Truth and authenticity
According to Melbourne-based Emmanuel Tolentino Santos, “What we have is a wide spectrum of disciplines in the way we tell our stories, sing our songs, recite our poetry through our images. Each individual has a way of showing the horizons of each theme or topic that they have selected. In that way we see the different processes and practices and ways of actualizing these concepts. The beautiful thing about it is, that language is so personal and so individual, but there’s one constant thing—the truth and authenticity of each individual in creating the works.”
His series “Shadow Earth” was exhibited by the Singapore-based Art Porters Gallery at the art fair. He also has work in “Not Visual Noise.”
Santos, who left the Philippines nearly 45 years ago, has documented the rituals and traditions among exiled communities. Photography, he says, was “my way of coming home. It was the only way for me to be comfortable in a strange place, a strange land. And to understand where I came from, and try to hang on to that.”
Navarroza’s striking series “Self-Portraits and the Tropical Gothic” was shown by the Silverlens Gallery at the art fair’s photography section. She is also exhibiting a photographic installation at “Not Visual Noise.”
“As an artist living in this time and working with a camera, working with photography is always fraught with anxiety because the medium keeps changing, and the desires keep changing,” she said.
She started with black-and-white images, captured on film and manipulated in the darkroom, and from there moved into digital works, “treating a flat surface the way an artist will work with a canvas.”
“At the end of the day, photography for me is a malleable medium,” she added. “Here I am in the context of documentary photography, but I can sit very well in conversations about fine art and other actuations of contemporary times… As an artist, I respect the work of concerned photographers, but I also want to underline personal experience as well, because microhistories matter, and our personal expressions matter also in the discourse of history… We all belong to a line of history whether we are aware of it or not. We’re all making different versions of ourselves… You have to ask yourself: Who am I as an image-maker? Am I authentic to my country? There’s this kind of unwritten question: How Filipino are you? In the end I’m always asking that of myself.”
Dalena’s politically charged work makes abundant use of photographic imagery, yet she is still uncomfortable with calling herself a “photographer.”
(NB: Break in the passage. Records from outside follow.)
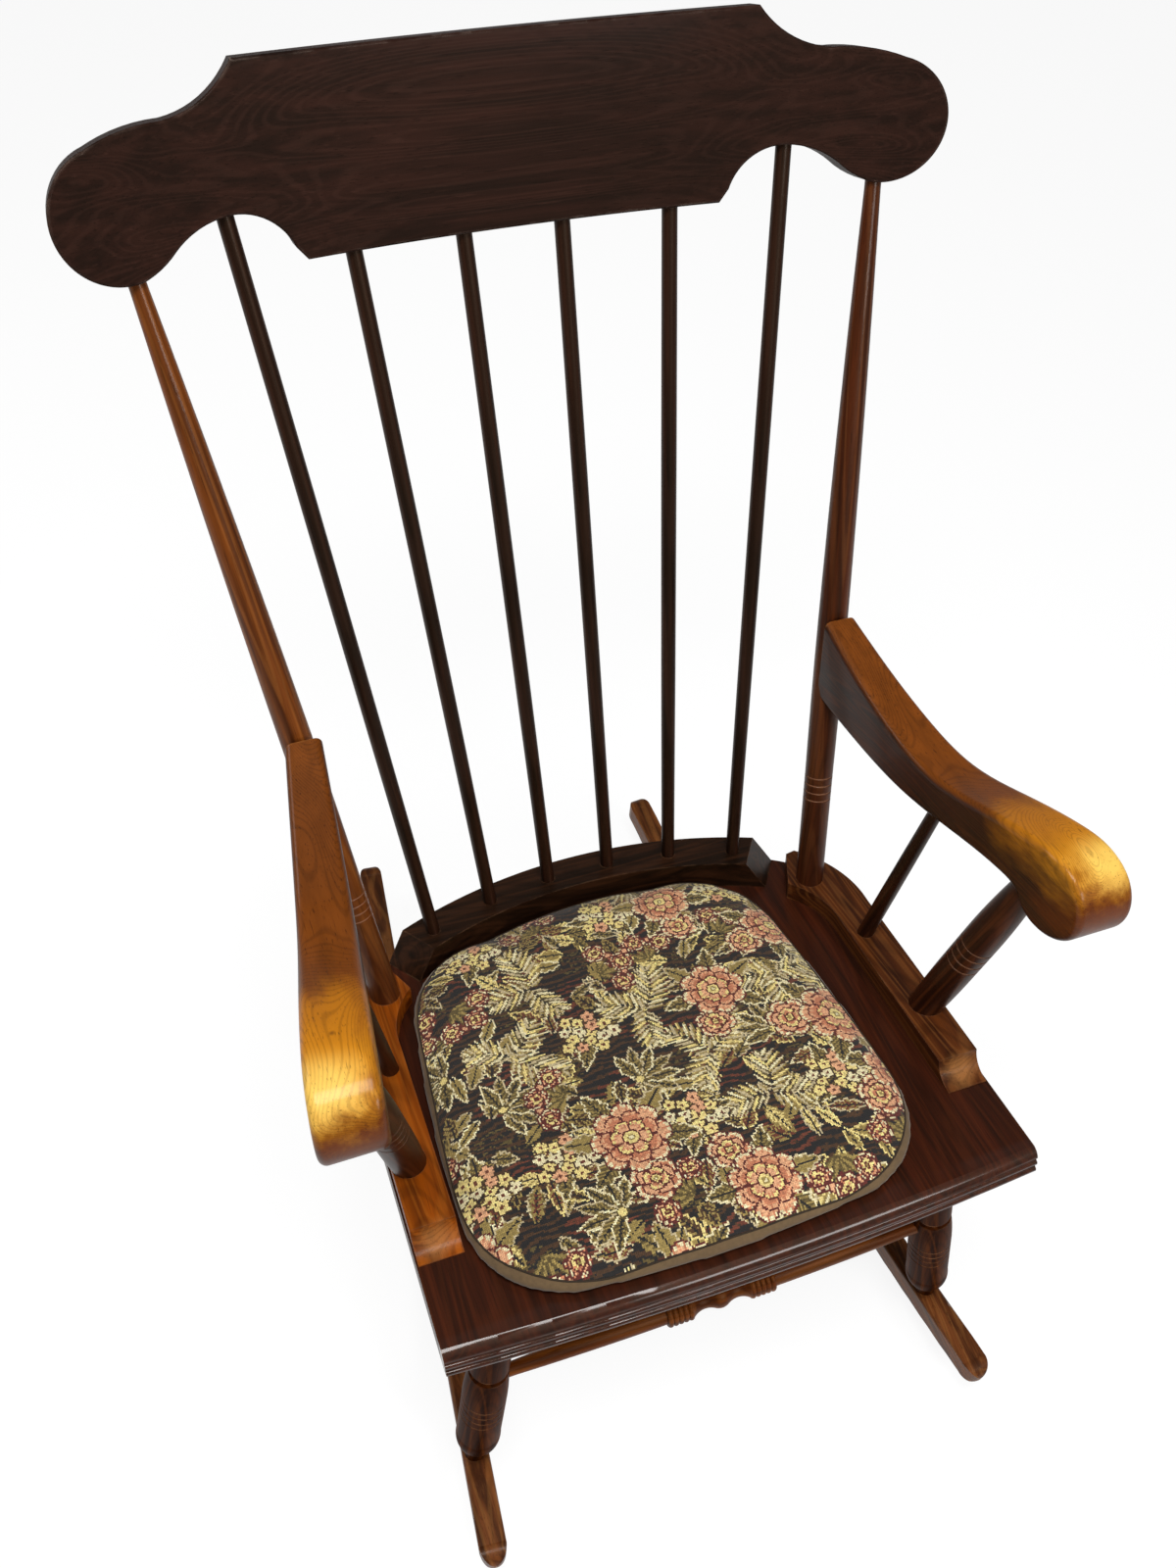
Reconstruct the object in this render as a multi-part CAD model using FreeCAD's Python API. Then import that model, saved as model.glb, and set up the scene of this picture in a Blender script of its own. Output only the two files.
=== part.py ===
import FreeCAD, Part
import math
import os

from FreeCAD import Placement, Rotation, Vector

# A spindle-back rocking chair on two curved runners, with a loose seat pad.
# Millimetres, +Z up, the front towards -Y, left and right as seen from the front.
#
# The upper chair is drawn in the seat's own frame: x to the right, v backwards
# along the seat top from its front edge, w square to the seat top. The runners
# are drawn in the room's frame: y backwards from the seat's front edge, z up
# from the floor.

# How the chair stands
SEAT_SLOPE = 12.95
SEAT_FRONT_HEIGHT = 382.8
FIT = 0.1
SPARE = 60.0

# Seat board
SEAT_WIDTH = 540.0
SEAT_DEPTH = 460.0
SEAT_THICKNESS = 32.0
SEAT_CORNER_DEPTH = 160.0
SEAT_CORNER_WIDTH = 70.0
SEAT_BACK_RADIUS = 477.0
SEAT_CORNER_BULGE = 21.0
FRONT_BOW = 10.0
NOSE_REACH = 13.0
NOSE_DROP = 8.0
REED_COUNT = 4
REED_HEIGHT = 4.2
REED_DEPTH = 1.6
REED_LEAN = 0.4
LIP_SETBACK = 9.0

# Rails that stand on the seat
RAIL_INSET = 1.5
SIDE_RAIL_WIDTH = 39.5
SIDE_RAIL_HEIGHT = 21.0
SIDE_RAIL_FRONT = 70.0
SIDE_RAIL_COVE = 22.0
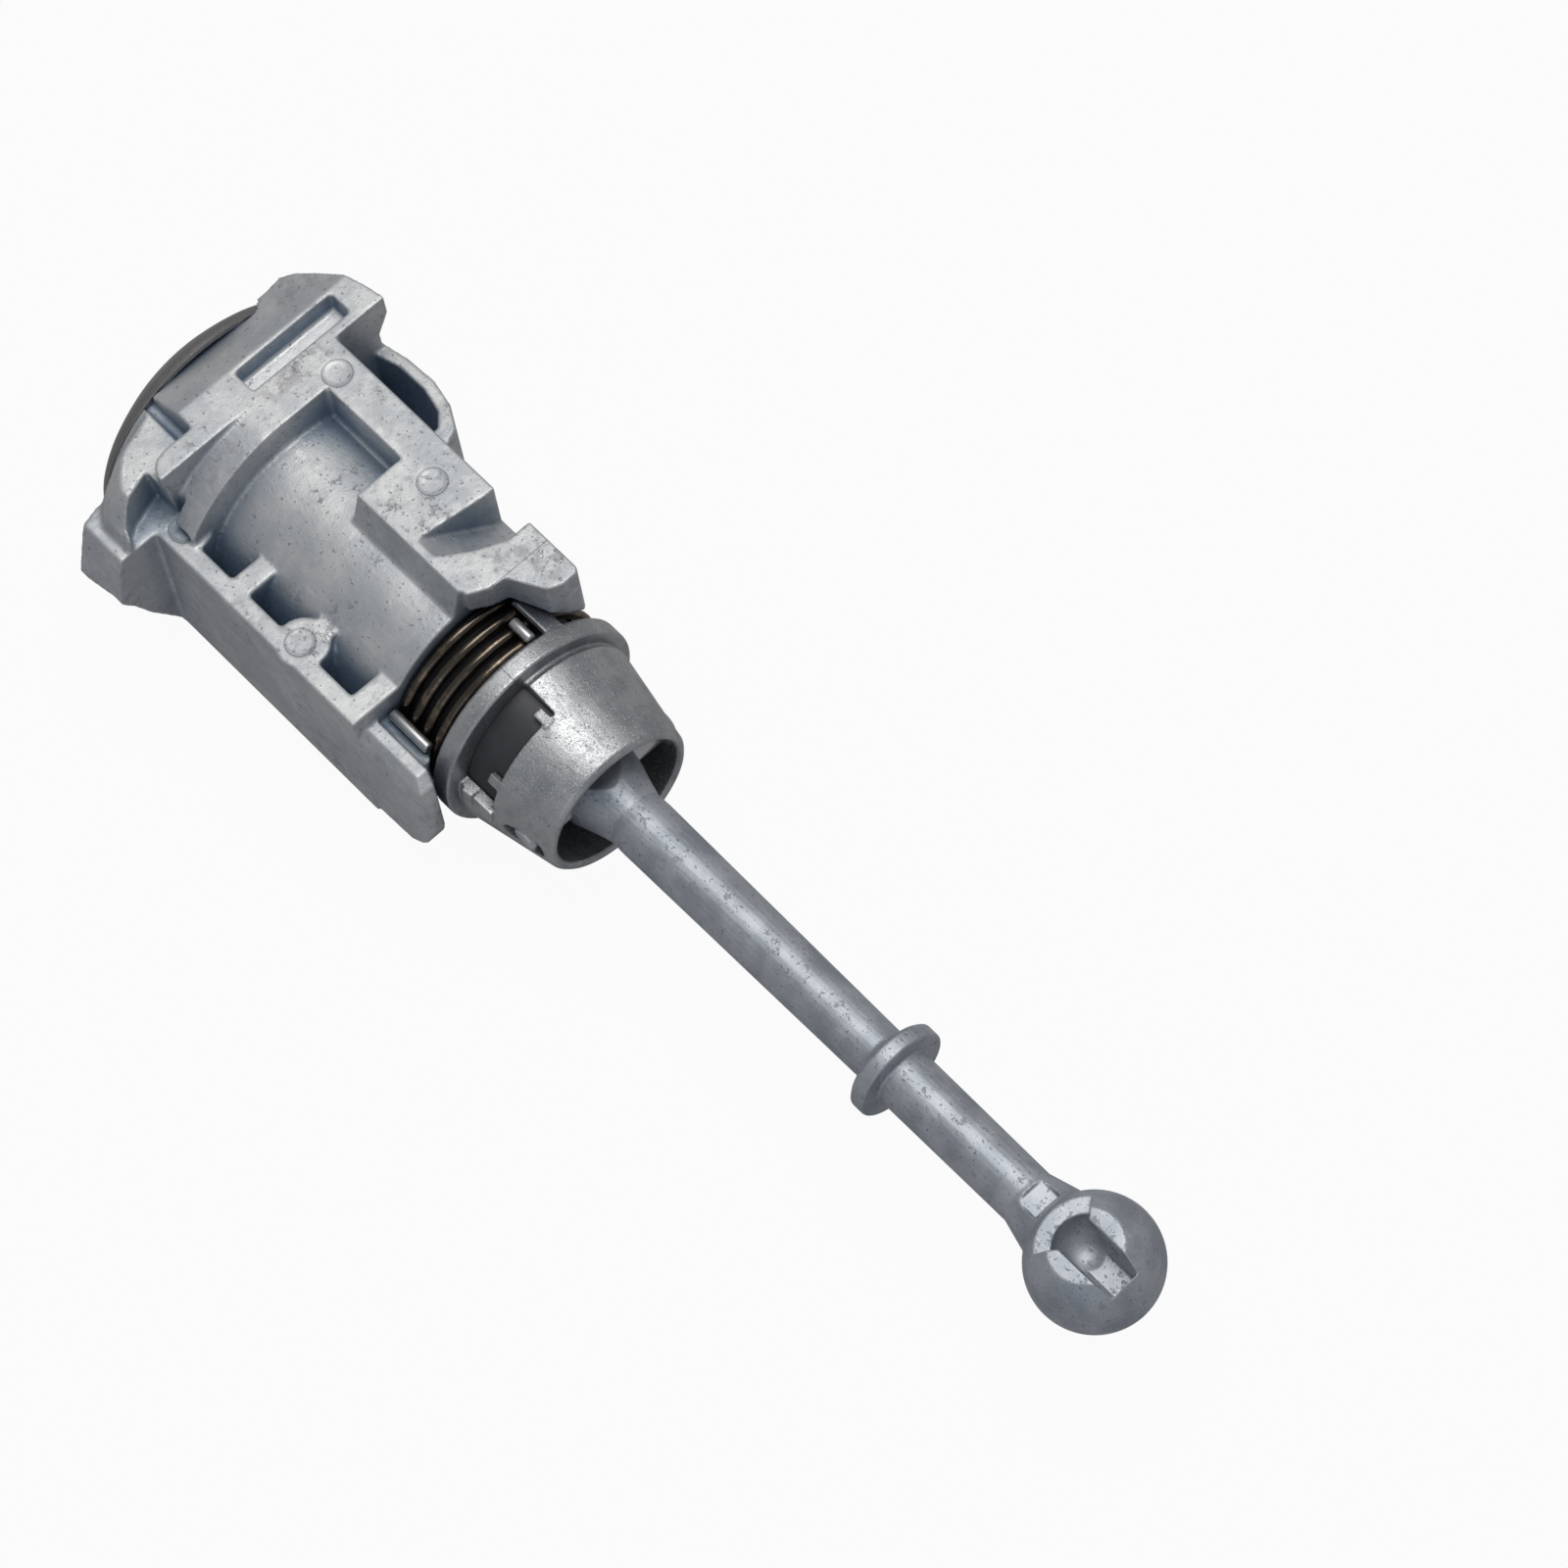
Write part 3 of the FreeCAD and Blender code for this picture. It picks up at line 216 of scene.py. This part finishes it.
def edges(place):
    """1 along outside edges, which handling rubs bright and a painted highlight lightens, and 0
    elsewhere.
    """
    sharp = place.node("ShaderNodeNewGeometry", {}, out="Pointiness")
    return band(sharp, 0.55, 0.66)


def recess_shade_mask(place, reach):
    """1 far into a recess and 0 in the open, for painting shade there; the reach is in millimetres.
    """
    sockets = {"Distance": reach * MM}
    open_share = place.node("ShaderNodeAmbientOcclusion", sockets, out="AO", samples=8)
    return 1 - band(open_share, 0.15, 0.85)


def along(place, axis, low, high, soft):
    """1 where the place on this axis lies between low and high, in millimetres."""
    value = place.node("ShaderNodeSeparateXYZ", {0: place}, out=axis)
    return band(value, low - soft, low + soft) * (1 - band(value, high - soft, high + soft))


def boxed(place, **spans):
    """1 inside a box; each axis has its low end, high end and softness in millimetres."""
    share = 1.0
    for axis, span in spans.items():
        share = along(place, axis, *span) * share
    return share


def ring_mark(place, centre, radius, width):
    """1 on a thin circle round an upright line through the centre."""
    flat = place.node("ShaderNodeVectorMath", {0: place, 1: (1.0, 1.0, 0.0)}, operation="MULTIPLY")
    spot = (centre[0], centre[1], 0.0)
    gap = flat.node("ShaderNodeVectorMath", {0: flat, 1: spot}, out="Value", operation="DISTANCE")
    off = gap.math("ABSOLUTE", gap - radius)
    return 1 - band(off, width * 0.4, width)


def finish(material, flow, colour, rough, height, depth, metal):
    """Join the patterns to one shader; the depth of the bump is in millimetres."""
    bump = flow.node("ShaderNodeBump", {"Height": height, "Distance": depth * MM, "Strength": 1.0})
    sockets = {"Base Color": colour, "Roughness": rough, "Metallic": metal, "Normal": bump}
    shader = flow.node("ShaderNodeBsdfPrincipled", sockets)
    flow.node("ShaderNodeOutputMaterial", {"Surface": shader})
    print("finish:", material.name)
    return material


# %% [markdown]
# ## Zinc casting
# The housing is cast in zinc and left as it comes from the die: a soft satin grey with a fine
# grain, cloudy patches where the metal flowed, small dark specks and pits, and edges rubbed bright
# and given a painted highlight. Noise at many sizes gives these, from clouds about 10 mm wide down
# to a grain of 0.2 mm. Rings round the ejector marks, a hairline on the rear deck, a dark smear and
# a painted pool of light on the slot's floor have places of their own, in millimetres. Recesses get
# painted shade, dark and bluish; the blue stands partly for the passivation film that gathers
# there.


# %% The casting's finish
EJECTOR_MARKS = [(18.6, 8.0, 17.0), (35.4, 6.6, 17.0), (16.9, -13.5, 8.5), (35.7, -13.5, 8.5)]
MARK_RADIUS = 1.62
MARK_WIDTH = 0.13
HAIRLINE = {"X": (48.95, 49.05, 0.05), "Z": (16.8, 17.2, 0.1)}
SMEAR = {"X": (14.4, 16.6, 0.6), "Y": (0.5, 10.0, 2.0), "Z": (16.6, 17.3, 0.1)}
PAINTED_LIGHT_ON_SLOT_FLOOR = {"X": (10.95, 13.95, 0.1), "Y": (0.4, 13.6, 0.1), "Z": (13.0, 14.6, 0.2)}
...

“I consider myself a visual artist,” Dalena said. “My focus is cinema, sculpture and installation.”
She got into photography mainly because it was a requirement for her cinematography course, she says. At one point, when she and her crew were arrested and held by the military during a project, her camera was confiscated by none other than Gen. Jovito Palparan (now serving a life sentence for kidnapping and “disappearing” activists during his reign of terror).
“I decided that I do like being forced to be creative,” Dalena recalled. “That was when I started looking into archives and existing photographs, and work on the surfaces of these photographs to come up with my reflections or ideas on how they can impart meanings that are embedded in the material itself.”
In a project on desaparecido Jonas Burgos, for instance, she took old family photographs and deleted the image of Burgos to call attention to his abduction. In another series called “Erased Slogans,” she took archival photographs of student demonstrations from a premartial law newspaper, and erased the slogans on the placards, perhaps to call attention to how dissent was silenced during that era, or perhaps calling upon present-day viewers to insert their own protest into the voids.
Dalena’s series “Life Masks,” on exhibit in “Not Visual Noise,” consists of photographs of families of victims of the current administration’s war on drugs. Each person is wearing a plaster-of-Paris life mask, their features at once obscured and revealed.
“‘Life Masks’ is influenced by my ideas about sculpture and portraiture,” she explained. “When I was taking photographs of political figures, beginning with Jose Maria Sison, I decided I would like to make his mask, as well. It’s a way of prolonging the process of taking a photograph, which often takes away intimacy because it only takes an instant, and sometimes you feel that a portrait cannot really reveal a person. This time, it had another layer of meaning to it. It was no longer about questioning, about anonymity, but about the need to become unidentifiable, as well.”
The camera, Dalena said, was her way of overcoming being introverted and shy in order to learn about social conditions.
“It became a way for me to engage,” she said. It was, however, a different kind of engagement than is practiced by photojournalists and documentary photographers who are limited by the conventions of the form.
“I see the advantage or privilege of being able to step back and look at photographs, and see how they can be read differently or transformed which runs counter to the practice of journalism.
“There is a freedom and power in not having to think of how your work will be perceived, or if it will be sold. I really push for this idea that we have to forget about the art market, or getting recognition. We just have to focus on the work itself, the ideas.”